Although outright bullying doesn’t usually follow us into adulthood, a subtler form does—trickery, manipulation, and exploitation of youthful naïveté. As a fairly new husband and a budding college student, I probably looked like an easy target to tough guys who built their self-worth by lording over people they perceived as weaker than themselves.
The situation built over weeks. A member of the maintenance crew began stalking me from afar. Whenever he caught me without my safety glasses on, he’d jump out and insist I put them back on. After the first couple of run-ins, I noticed a pattern.
He was watching me.
It wasn’t coincidence that he kept “catching” me every time I lifted my glasses to wipe sweat from my face.
No—this guy had an issue with me.
Maybe (probably) I rolled my eyes the first time he corrected me. Maybe he wanted to prove something to himself or his superiors. Maybe he was just a bully, and I looked like a prime target.

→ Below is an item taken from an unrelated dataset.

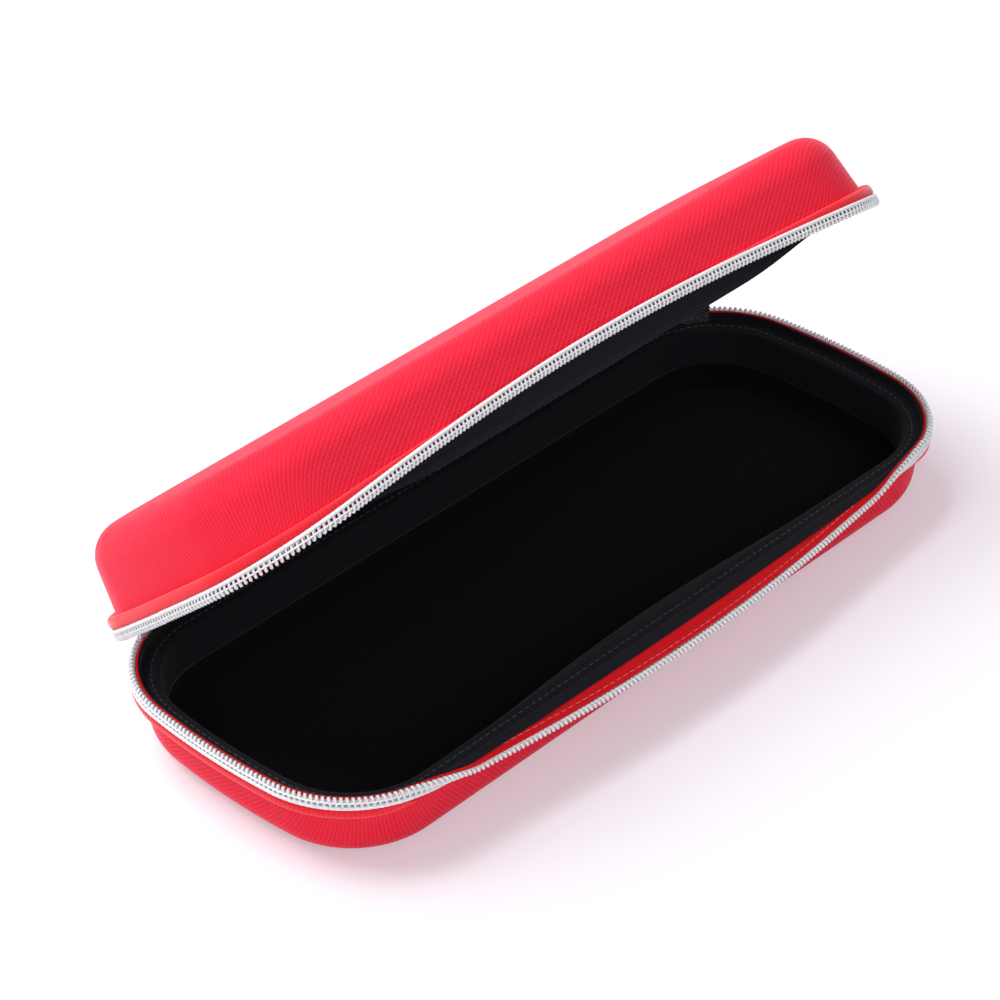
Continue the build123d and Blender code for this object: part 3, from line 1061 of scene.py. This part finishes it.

Whatever it was, I noticed.
Collecting Chips
I’m about to share either a character flaw or a superpower—depending on how it’s managed.
I have an unconscious ability to remember moments I find meaningful or revealing. It’s like a mental notepad that records behavior. I spend no effort compiling this information, and no effort recalling it later.
It just exists.
I see something. Hear something. Experience something.
And it gets filed away—like a gambling chip, waiting to be cashed in at the end of a long night.
This story is a perfect example of collecting—and eventually cashing in—these chips.
This maintenance guy was using “safety” as a tool to bully me. I knew he didn’t actually care about my well-being. If I took a piece of shrapnel to the eye, he wouldn’t have lost a minute of sleep over it. No—he was leveraging safety rules to assert his dominance.
He wanted respect, and he would demand it by any means necessary.
For nights on end, I noticed him lurking. Sometimes he’d pretend to inspect something on the second-level catwalk, eyes locked on me. Other times, he’d walk past at a distance, supposedly headed to a maintenance call—still watching.
At this point, you could reasonably question my sanity. Maybe he was just doing his rounds.
So I tested it.
One night, seeing him approach out of the corner of my eye, I removed my safety glasses and waited.
Poof.
Like a magician appearing out of thin air, there he was—this time with threats.
“I’ve told you repeatedly not to remove your safety glasses. Next time, it’s a written warning.”
Over Playing His Hand
Interesting, I thought.
Here was a guy with a military background, clearly targeting me, using legitimate company policy to justify his tough-guy routine. Maybe he was reliving his drill sergeant days.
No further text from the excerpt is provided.